## DIRECTIONS FOR THIS TASK
Set down exactly the first line of the entries and every line after it, through the line with "faces look inwards.".

[start DATASET CONTENT]

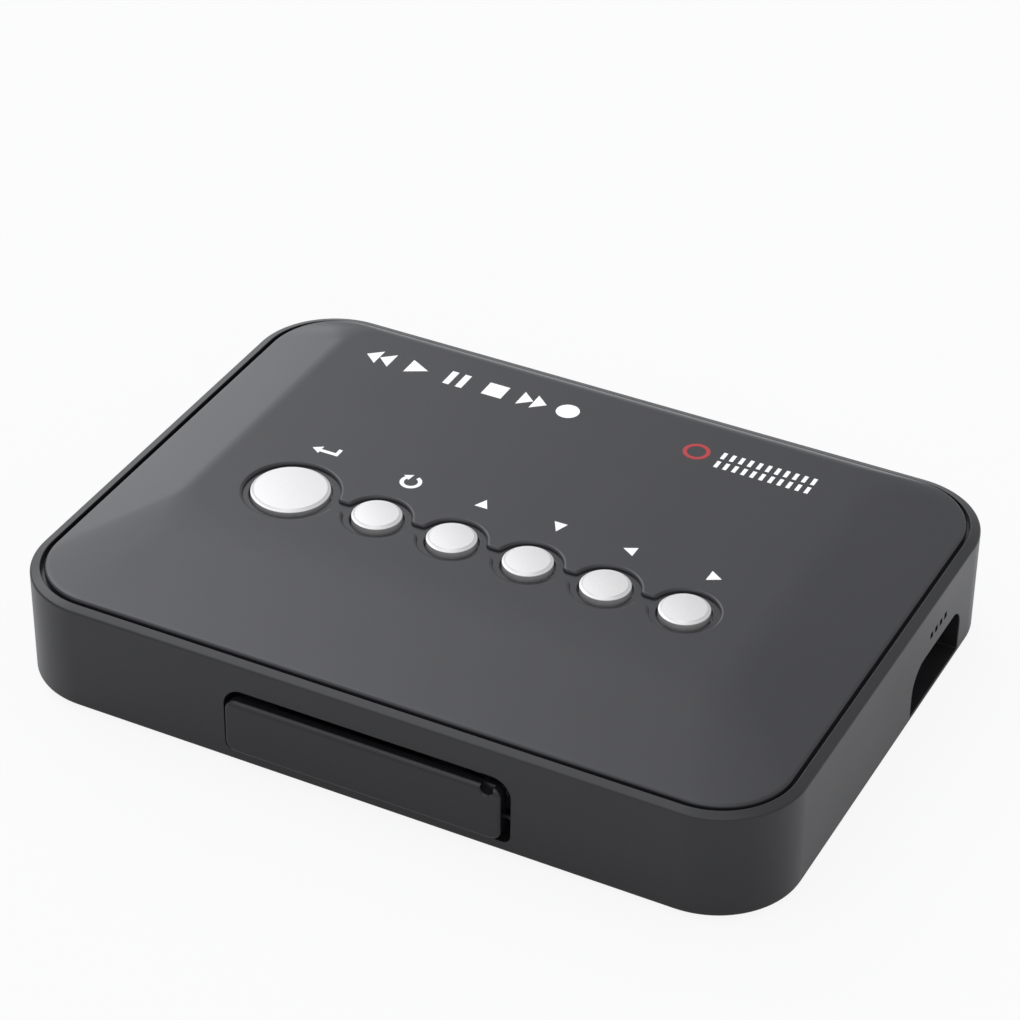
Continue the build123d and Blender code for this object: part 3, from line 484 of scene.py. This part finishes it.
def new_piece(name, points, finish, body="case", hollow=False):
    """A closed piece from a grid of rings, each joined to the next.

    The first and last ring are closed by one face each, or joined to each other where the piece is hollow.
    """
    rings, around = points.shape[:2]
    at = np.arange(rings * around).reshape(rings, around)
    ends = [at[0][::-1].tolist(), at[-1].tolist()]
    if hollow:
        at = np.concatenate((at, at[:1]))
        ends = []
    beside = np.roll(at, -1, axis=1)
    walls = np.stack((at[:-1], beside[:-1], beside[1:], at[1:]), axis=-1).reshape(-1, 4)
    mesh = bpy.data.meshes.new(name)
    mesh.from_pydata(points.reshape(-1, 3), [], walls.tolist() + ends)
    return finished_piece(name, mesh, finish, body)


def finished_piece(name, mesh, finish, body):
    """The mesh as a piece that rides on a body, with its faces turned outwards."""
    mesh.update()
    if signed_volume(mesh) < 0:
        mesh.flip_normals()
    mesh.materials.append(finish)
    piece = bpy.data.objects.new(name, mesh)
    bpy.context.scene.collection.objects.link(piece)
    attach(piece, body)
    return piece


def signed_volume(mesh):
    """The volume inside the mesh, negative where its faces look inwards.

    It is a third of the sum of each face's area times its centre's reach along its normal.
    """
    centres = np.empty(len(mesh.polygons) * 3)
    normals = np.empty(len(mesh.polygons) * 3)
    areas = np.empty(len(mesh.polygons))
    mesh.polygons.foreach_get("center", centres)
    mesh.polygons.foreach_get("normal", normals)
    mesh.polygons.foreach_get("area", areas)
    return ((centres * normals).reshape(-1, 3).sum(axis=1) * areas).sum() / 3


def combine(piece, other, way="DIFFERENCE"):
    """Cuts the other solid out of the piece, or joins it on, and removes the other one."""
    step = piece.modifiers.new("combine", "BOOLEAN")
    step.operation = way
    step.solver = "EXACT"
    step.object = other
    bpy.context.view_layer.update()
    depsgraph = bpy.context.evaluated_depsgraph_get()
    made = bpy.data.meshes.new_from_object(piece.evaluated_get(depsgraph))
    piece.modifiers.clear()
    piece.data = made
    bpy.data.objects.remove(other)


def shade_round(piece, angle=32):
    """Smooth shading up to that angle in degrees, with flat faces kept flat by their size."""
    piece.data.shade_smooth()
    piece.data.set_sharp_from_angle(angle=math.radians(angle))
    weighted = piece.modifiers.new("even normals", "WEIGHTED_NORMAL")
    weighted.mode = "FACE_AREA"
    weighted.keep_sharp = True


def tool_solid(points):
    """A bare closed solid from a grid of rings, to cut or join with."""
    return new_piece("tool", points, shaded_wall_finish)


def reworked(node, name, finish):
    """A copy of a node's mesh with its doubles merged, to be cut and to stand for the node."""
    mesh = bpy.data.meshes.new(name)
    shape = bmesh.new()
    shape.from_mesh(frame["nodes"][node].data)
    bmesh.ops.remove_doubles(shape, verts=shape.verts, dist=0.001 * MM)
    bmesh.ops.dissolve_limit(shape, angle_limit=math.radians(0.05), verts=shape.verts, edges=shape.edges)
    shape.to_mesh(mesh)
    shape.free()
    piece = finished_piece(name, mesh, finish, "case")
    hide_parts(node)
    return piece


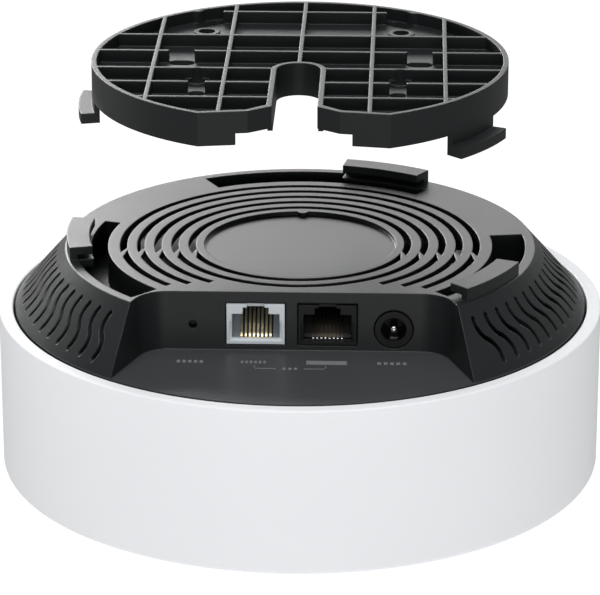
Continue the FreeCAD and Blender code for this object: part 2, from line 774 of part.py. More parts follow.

[end DATASET CONTENT]

## RESULT
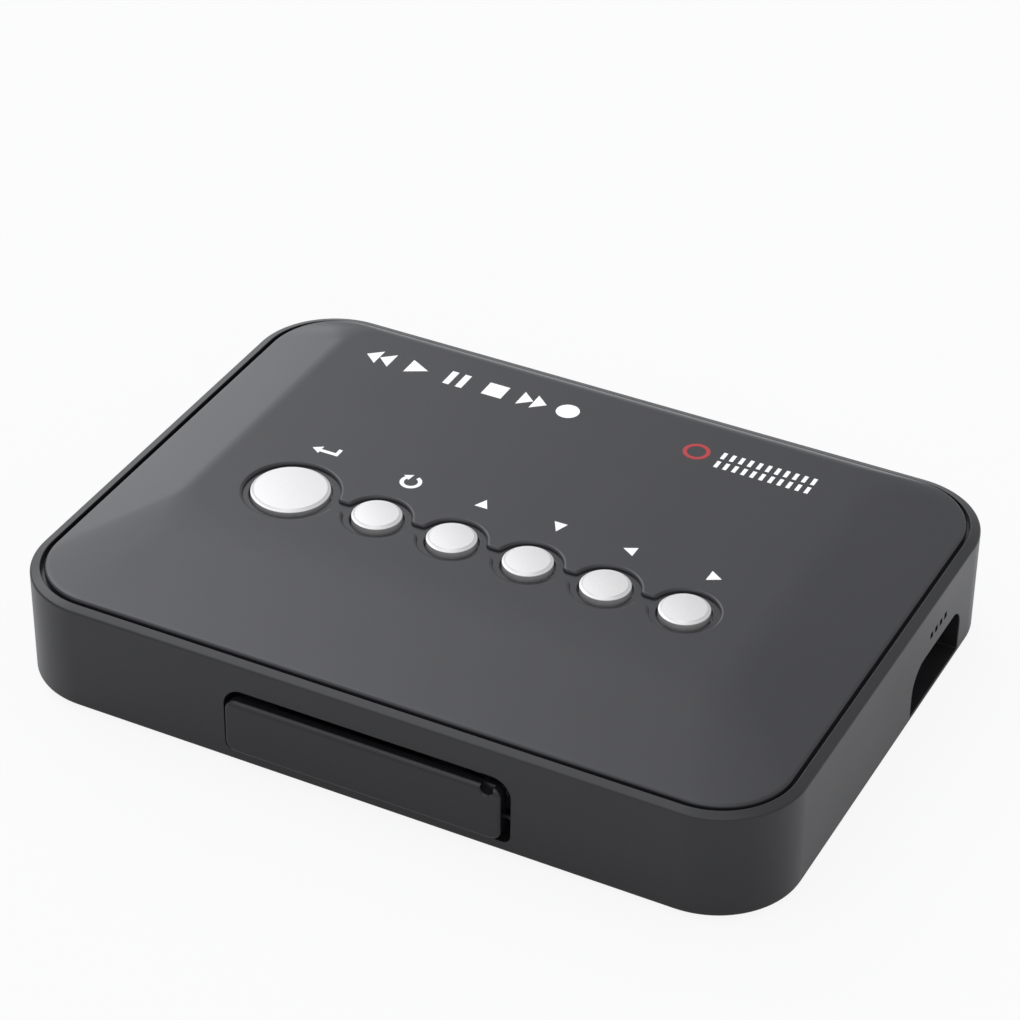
Continue the build123d and Blender code for this object: part 3, from line 484 of scene.py. This part finishes it.
def new_piece(name, points, finish, body="case", hollow=False):
    """A closed piece from a grid of rings, each joined to the next.

    The first and last ring are closed by one face each, or joined to each other where the piece is hollow.
    """
    rings, around = points.shape[:2]
    at = np.arange(rings * around).reshape(rings, around)
    ends = [at[0][::-1].tolist(), at[-1].tolist()]
    if hollow:
        at = np.concatenate((at, at[:1]))
        ends = []
    beside = np.roll(at, -1, axis=1)
    walls = np.stack((at[:-1], beside[:-1], beside[1:], at[1:]), axis=-1).reshape(-1, 4)
    mesh = bpy.data.meshes.new(name)
    mesh.from_pydata(points.reshape(-1, 3), [], walls.tolist() + ends)
    return finished_piece(name, mesh, finish, body)


def finished_piece(name, mesh, finish, body):
    """The mesh as a piece that rides on a body, with its faces turned outwards."""
    mesh.update()
    if signed_volume(mesh) < 0:
        mesh.flip_normals()
    mesh.materials.append(finish)
    piece = bpy.data.objects.new(name, mesh)
    bpy.context.scene.collection.objects.link(piece)
    attach(piece, body)
    return piece


def signed_volume(mesh):
    """The volume inside the mesh, negative where its faces look inwards.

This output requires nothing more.